RECORDED INFORMATION:
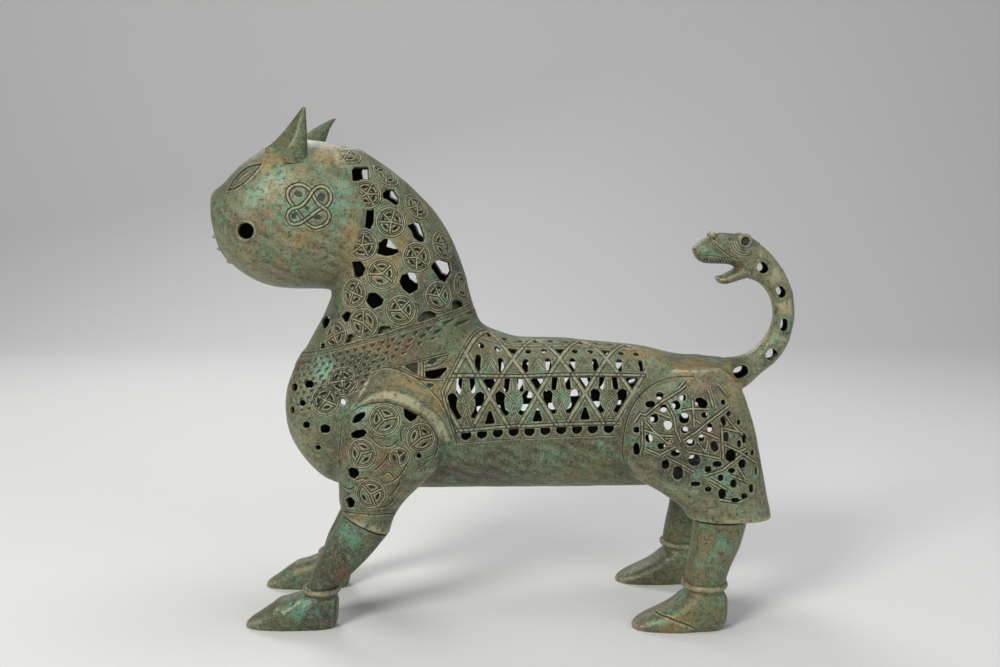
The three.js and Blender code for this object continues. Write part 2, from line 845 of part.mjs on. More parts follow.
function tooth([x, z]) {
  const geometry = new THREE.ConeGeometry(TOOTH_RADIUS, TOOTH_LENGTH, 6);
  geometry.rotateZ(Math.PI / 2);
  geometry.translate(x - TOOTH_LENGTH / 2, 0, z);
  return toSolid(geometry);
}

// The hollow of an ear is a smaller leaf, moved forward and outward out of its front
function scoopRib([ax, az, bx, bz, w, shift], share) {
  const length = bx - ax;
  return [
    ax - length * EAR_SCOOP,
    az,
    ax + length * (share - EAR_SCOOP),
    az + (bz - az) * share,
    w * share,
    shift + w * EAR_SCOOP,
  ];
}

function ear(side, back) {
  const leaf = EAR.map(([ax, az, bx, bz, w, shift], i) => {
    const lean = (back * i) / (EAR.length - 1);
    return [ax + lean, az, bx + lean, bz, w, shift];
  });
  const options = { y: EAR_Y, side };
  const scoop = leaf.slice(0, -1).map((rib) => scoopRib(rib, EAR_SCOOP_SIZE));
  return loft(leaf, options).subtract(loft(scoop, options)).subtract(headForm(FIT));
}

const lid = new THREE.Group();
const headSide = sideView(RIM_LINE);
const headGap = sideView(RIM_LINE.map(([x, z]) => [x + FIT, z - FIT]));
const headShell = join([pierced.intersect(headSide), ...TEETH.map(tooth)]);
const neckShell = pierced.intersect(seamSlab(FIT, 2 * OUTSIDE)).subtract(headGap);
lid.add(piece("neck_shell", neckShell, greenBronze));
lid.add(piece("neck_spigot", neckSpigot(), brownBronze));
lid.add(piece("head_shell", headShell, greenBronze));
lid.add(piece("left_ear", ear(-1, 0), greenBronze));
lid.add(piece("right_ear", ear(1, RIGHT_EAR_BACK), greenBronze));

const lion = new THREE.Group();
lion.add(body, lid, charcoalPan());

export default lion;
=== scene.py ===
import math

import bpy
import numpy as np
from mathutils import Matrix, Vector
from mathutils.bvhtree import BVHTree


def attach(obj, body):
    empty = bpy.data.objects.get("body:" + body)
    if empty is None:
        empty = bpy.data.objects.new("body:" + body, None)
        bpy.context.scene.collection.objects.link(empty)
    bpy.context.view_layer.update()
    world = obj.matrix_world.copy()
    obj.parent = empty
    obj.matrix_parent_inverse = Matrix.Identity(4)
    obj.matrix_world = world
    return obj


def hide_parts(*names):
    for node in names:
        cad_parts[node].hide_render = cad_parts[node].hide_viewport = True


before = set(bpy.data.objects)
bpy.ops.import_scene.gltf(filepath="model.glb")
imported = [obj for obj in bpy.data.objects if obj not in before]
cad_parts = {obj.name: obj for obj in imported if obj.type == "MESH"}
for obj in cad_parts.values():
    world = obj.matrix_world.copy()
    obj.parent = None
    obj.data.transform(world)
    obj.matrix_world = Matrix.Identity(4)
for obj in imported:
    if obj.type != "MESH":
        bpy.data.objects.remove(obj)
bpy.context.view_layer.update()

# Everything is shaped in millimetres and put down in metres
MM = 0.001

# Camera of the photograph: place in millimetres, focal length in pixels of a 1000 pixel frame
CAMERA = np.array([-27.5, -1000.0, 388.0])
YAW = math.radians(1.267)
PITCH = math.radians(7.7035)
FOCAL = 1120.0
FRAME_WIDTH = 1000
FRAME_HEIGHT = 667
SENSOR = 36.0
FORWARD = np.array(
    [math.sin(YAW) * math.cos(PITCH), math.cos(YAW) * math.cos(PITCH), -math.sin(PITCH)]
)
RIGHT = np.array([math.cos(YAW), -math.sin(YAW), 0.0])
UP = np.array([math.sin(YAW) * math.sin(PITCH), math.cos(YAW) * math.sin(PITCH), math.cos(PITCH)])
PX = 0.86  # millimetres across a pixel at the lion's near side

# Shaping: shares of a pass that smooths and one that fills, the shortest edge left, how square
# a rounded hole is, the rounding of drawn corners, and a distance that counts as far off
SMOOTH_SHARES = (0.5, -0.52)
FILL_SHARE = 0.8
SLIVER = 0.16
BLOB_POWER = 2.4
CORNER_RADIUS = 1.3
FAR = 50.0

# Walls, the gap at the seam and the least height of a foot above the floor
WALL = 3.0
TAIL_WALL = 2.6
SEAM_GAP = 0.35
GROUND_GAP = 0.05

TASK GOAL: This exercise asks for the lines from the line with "const lid = new THREE.Group();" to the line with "obj.data.transform(world)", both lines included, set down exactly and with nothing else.

FINAL RESULT:
const lid = new THREE.Group();
const headSide = sideView(RIM_LINE);
const headGap = sideView(RIM_LINE.map(([x, z]) => [x + FIT, z - FIT]));
const headShell = join([pierced.intersect(headSide), ...TEETH.map(tooth)]);
const neckShell = pierced.intersect(seamSlab(FIT, 2 * OUTSIDE)).subtract(headGap);
lid.add(piece("neck_shell", neckShell, greenBronze));
lid.add(piece("neck_spigot", neckSpigot(), brownBronze));
lid.add(piece("head_shell", headShell, greenBronze));
lid.add(piece("left_ear", ear(-1, 0), greenBronze));
lid.add(piece("right_ear", ear(1, RIGHT_EAR_BACK), greenBronze));

const lion = new THREE.Group();
lion.add(body, lid, charcoalPan());

export default lion;
=== scene.py ===
import math

import bpy
import numpy as np
from mathutils import Matrix, Vector
from mathutils.bvhtree import BVHTree


def attach(obj, body):
    empty = bpy.data.objects.get("body:" + body)
    if empty is None:
        empty = bpy.data.objects.new("body:" + body, None)
        bpy.context.scene.collection.objects.link(empty)
    bpy.context.view_layer.update()
    world = obj.matrix_world.copy()
    obj.parent = empty
    obj.matrix_parent_inverse = Matrix.Identity(4)
    obj.matrix_world = world
    return obj


def hide_parts(*names):
    for node in names:
        cad_parts[node].hide_render = cad_parts[node].hide_viewport = True


before = set(bpy.data.objects)
bpy.ops.import_scene.gltf(filepath="model.glb")
imported = [obj for obj in bpy.data.objects if obj not in before]
cad_parts = {obj.name: obj for obj in imported if obj.type == "MESH"}
for obj in cad_parts.values():
    world = obj.matrix_world.copy()
    obj.parent = None
    obj.data.transform(world)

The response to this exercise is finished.